→ **OBJECTIVE**:
Identify each line in the records below that contains the word "picture", and copy it.

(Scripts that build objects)
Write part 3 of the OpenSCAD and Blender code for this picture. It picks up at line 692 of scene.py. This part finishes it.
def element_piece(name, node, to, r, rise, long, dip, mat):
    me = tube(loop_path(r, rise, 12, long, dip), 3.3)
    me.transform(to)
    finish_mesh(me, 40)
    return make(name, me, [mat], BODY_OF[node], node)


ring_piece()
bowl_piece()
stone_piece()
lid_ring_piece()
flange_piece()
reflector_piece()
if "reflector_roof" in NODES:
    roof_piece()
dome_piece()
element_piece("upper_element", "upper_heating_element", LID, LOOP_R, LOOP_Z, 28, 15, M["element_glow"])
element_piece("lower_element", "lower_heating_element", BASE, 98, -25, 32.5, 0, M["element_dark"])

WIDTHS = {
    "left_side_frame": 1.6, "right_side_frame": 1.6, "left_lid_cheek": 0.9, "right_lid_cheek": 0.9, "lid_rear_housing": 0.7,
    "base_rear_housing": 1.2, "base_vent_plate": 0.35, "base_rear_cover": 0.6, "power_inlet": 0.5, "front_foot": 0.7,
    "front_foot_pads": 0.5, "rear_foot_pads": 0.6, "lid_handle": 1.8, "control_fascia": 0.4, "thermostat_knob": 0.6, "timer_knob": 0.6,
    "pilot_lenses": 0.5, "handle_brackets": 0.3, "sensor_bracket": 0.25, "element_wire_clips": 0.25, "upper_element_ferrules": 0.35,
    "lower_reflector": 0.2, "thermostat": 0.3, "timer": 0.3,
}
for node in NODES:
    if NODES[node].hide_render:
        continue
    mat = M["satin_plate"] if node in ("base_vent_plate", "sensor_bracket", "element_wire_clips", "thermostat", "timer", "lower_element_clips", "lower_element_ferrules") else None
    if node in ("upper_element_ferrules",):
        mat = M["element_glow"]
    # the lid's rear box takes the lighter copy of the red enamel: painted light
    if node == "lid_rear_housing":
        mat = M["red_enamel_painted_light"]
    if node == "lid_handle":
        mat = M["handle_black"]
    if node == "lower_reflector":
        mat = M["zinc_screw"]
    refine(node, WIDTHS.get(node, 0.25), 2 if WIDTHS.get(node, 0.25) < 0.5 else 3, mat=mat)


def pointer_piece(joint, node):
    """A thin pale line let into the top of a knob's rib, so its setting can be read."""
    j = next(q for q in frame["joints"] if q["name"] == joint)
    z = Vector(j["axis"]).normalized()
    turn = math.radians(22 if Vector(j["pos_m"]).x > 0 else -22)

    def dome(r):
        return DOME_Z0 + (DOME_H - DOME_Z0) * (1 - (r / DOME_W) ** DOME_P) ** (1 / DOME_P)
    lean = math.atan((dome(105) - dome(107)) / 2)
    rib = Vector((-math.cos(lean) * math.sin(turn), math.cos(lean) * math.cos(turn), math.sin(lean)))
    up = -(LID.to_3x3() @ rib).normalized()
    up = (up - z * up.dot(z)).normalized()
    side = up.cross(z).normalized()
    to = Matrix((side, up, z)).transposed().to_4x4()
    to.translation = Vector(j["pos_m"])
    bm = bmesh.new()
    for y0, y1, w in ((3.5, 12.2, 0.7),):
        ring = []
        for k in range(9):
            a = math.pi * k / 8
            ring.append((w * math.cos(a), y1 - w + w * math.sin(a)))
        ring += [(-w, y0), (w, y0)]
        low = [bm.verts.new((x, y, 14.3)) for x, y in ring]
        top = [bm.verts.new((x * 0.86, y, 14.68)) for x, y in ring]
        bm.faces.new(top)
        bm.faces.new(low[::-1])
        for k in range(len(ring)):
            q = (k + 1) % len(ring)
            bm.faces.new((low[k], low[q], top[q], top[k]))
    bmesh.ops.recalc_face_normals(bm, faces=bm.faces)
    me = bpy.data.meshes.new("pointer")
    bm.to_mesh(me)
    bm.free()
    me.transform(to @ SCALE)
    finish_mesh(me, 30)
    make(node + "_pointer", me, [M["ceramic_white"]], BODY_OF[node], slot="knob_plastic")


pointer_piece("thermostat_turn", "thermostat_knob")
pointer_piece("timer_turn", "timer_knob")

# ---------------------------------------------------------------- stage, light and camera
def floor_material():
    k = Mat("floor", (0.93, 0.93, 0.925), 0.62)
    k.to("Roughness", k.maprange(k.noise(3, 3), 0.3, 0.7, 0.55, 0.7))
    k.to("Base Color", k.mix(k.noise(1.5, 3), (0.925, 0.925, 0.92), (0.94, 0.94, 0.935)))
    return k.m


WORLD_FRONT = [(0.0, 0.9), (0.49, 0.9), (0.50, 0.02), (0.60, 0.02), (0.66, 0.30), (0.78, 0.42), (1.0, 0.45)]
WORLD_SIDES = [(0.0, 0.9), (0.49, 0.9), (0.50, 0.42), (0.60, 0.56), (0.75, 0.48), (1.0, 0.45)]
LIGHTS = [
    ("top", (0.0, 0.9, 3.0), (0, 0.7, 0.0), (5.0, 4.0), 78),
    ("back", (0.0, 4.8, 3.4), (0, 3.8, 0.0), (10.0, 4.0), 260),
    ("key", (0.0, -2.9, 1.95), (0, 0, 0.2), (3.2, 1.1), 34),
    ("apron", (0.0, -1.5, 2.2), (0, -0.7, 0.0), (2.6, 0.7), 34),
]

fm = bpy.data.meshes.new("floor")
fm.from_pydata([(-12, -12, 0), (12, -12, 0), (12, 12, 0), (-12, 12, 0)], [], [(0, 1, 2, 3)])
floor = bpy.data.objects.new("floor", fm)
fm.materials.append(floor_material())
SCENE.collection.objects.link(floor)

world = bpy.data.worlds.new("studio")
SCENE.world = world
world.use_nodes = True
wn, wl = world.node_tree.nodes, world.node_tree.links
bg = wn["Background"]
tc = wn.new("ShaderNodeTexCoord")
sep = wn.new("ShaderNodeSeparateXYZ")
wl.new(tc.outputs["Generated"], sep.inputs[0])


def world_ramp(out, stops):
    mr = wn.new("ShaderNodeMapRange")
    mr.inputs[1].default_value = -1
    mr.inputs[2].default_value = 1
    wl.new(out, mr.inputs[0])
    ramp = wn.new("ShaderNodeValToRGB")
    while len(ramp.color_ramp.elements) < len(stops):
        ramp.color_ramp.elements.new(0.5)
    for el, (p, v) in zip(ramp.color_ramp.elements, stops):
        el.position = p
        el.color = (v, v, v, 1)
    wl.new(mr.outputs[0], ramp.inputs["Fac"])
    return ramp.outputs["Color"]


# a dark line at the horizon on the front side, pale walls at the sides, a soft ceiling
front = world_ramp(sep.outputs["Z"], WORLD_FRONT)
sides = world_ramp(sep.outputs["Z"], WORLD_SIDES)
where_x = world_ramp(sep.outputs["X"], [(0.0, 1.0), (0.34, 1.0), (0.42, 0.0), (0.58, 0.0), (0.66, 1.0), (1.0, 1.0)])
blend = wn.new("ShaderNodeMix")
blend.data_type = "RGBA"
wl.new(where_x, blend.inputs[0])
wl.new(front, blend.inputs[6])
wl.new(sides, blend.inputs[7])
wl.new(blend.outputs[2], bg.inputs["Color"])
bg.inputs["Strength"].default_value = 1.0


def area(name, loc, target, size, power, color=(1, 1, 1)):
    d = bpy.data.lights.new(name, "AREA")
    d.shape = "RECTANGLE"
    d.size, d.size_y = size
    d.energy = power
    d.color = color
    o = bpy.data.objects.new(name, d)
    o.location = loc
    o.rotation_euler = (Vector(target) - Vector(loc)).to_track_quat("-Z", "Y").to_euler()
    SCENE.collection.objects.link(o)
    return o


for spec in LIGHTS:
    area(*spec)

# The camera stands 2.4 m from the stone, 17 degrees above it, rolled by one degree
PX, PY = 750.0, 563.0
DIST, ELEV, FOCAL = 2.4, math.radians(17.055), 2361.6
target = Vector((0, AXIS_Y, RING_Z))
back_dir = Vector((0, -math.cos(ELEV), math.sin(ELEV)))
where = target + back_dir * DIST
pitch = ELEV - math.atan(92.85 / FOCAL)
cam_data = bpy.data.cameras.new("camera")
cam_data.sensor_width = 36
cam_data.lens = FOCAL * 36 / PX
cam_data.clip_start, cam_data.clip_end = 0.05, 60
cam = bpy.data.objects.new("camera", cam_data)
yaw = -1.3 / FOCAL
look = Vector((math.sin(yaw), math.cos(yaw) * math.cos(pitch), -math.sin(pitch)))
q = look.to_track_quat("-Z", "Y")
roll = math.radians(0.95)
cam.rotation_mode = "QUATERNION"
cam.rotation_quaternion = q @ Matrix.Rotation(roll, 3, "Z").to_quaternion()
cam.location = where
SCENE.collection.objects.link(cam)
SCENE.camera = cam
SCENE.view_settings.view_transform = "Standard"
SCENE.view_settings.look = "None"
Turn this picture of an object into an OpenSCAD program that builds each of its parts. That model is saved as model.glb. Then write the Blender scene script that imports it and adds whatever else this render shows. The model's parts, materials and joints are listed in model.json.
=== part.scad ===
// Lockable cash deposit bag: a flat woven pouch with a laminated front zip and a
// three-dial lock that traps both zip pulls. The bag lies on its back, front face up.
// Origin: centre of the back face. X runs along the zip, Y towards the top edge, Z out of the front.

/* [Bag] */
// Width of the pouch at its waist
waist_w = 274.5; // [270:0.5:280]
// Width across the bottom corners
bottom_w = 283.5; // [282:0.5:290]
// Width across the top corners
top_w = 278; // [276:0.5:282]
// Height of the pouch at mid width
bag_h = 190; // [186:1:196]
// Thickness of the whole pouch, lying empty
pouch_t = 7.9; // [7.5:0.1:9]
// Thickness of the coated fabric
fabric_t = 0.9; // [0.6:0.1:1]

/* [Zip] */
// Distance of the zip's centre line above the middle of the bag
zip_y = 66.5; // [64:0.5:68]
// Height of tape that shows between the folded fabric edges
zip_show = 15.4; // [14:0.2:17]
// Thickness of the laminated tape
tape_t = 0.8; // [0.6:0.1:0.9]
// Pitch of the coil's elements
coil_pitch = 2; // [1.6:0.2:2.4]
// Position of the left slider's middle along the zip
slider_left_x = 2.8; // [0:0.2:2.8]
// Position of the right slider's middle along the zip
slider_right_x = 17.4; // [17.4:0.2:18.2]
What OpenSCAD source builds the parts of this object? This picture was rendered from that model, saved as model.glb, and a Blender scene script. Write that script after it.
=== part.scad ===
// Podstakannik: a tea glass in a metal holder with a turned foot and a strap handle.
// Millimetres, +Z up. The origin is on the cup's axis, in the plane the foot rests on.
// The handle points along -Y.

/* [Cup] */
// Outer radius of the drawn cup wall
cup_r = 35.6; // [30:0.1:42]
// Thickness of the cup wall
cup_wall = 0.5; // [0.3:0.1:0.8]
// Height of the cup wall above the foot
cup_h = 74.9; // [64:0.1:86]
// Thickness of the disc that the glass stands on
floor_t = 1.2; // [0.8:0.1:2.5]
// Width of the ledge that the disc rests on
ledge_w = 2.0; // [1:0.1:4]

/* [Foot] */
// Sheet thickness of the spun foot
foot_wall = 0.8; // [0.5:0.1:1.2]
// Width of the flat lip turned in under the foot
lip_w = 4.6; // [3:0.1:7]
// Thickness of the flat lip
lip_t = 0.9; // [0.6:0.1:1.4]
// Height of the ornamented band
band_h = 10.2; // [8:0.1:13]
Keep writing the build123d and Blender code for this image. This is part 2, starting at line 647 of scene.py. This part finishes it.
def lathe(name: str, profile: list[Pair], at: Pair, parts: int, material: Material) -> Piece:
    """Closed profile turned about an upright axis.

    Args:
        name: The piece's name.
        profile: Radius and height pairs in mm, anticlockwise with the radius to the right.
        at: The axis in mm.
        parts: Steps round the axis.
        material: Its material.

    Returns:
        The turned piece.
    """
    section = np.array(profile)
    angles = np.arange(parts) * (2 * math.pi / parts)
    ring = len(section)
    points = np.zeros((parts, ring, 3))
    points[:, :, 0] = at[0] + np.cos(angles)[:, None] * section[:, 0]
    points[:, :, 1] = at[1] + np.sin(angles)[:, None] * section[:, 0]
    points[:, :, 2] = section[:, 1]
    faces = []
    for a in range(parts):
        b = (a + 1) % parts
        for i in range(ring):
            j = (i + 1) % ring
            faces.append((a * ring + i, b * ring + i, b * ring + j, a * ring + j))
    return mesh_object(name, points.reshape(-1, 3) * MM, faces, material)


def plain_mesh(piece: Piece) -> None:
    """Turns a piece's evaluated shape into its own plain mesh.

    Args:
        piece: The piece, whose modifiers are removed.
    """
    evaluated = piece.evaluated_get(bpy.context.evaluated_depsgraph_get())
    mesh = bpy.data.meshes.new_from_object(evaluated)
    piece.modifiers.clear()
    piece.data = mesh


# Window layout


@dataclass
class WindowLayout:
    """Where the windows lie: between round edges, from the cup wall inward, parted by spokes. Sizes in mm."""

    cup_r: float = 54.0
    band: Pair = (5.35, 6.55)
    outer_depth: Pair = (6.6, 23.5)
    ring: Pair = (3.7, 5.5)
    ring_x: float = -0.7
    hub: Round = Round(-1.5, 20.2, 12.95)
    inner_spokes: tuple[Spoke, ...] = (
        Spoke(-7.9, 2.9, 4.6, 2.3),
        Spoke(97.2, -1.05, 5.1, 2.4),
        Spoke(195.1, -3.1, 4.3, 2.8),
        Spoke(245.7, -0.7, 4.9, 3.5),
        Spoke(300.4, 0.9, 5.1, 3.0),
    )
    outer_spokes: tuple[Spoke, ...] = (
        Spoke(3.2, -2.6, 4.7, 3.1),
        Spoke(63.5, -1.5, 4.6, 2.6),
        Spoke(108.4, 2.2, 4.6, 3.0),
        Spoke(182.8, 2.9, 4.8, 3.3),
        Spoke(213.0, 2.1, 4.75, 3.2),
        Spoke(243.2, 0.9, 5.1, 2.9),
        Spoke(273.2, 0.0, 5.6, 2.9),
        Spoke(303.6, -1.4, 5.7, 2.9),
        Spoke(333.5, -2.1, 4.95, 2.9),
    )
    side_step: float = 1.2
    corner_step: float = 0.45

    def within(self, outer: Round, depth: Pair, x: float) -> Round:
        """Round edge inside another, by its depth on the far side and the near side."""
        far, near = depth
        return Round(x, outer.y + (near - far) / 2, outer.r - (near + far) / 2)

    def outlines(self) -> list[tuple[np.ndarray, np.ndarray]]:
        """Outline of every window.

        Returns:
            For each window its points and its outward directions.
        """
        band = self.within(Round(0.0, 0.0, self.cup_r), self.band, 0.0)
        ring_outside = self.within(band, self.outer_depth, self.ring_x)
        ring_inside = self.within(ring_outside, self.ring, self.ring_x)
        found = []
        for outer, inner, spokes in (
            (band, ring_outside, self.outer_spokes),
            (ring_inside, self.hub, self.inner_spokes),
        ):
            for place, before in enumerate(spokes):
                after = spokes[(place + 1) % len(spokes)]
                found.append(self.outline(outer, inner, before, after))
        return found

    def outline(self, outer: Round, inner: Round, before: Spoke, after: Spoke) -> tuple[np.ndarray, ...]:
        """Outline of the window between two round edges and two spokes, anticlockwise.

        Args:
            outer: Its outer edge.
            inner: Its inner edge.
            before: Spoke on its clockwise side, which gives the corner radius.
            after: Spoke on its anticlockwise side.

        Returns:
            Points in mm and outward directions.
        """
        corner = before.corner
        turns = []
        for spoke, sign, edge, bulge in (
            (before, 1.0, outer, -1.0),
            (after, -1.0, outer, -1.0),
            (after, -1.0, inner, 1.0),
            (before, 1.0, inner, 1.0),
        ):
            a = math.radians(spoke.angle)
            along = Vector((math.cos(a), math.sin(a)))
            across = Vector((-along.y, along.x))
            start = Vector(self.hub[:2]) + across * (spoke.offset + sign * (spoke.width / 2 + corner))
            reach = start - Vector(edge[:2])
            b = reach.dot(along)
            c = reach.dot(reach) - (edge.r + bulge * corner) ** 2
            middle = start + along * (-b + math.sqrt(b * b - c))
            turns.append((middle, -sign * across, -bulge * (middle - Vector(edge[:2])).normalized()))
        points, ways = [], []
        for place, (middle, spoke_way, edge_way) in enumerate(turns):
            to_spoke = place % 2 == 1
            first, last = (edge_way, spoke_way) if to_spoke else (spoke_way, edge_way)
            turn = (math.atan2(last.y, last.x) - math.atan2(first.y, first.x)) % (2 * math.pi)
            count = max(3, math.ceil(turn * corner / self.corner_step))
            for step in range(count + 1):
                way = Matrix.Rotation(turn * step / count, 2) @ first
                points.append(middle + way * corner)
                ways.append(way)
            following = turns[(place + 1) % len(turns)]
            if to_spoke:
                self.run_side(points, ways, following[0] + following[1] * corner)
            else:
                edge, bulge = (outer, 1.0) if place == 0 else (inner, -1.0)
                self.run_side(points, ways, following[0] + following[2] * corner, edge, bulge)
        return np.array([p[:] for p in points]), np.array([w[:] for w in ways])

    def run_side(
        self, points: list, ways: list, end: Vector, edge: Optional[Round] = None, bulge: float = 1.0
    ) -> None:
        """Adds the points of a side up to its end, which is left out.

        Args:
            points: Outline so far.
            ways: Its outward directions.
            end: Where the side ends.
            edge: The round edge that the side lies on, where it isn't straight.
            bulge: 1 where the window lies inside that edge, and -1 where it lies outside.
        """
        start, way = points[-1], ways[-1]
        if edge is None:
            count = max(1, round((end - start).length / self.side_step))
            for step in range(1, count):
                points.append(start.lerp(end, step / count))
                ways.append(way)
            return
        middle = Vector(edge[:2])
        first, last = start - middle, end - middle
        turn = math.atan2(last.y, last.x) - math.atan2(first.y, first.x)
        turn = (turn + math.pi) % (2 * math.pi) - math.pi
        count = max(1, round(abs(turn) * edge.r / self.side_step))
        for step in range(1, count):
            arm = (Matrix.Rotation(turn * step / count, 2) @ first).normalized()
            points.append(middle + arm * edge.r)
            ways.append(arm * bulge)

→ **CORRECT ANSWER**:
Write part 3 of the OpenSCAD and Blender code for this picture. It picks up at line 692 of scene.py. This part finishes it.
Turn this picture of an object into an OpenSCAD program that builds each of its parts. That model is saved as model.glb. Then write the Blender scene script that imports it and adds whatever else this render shows. The model's parts, materials and joints are listed in model.json.
What OpenSCAD source builds the parts of this object? This picture was rendered from that model, saved as model.glb, and a Blender scene script. Write that script after it.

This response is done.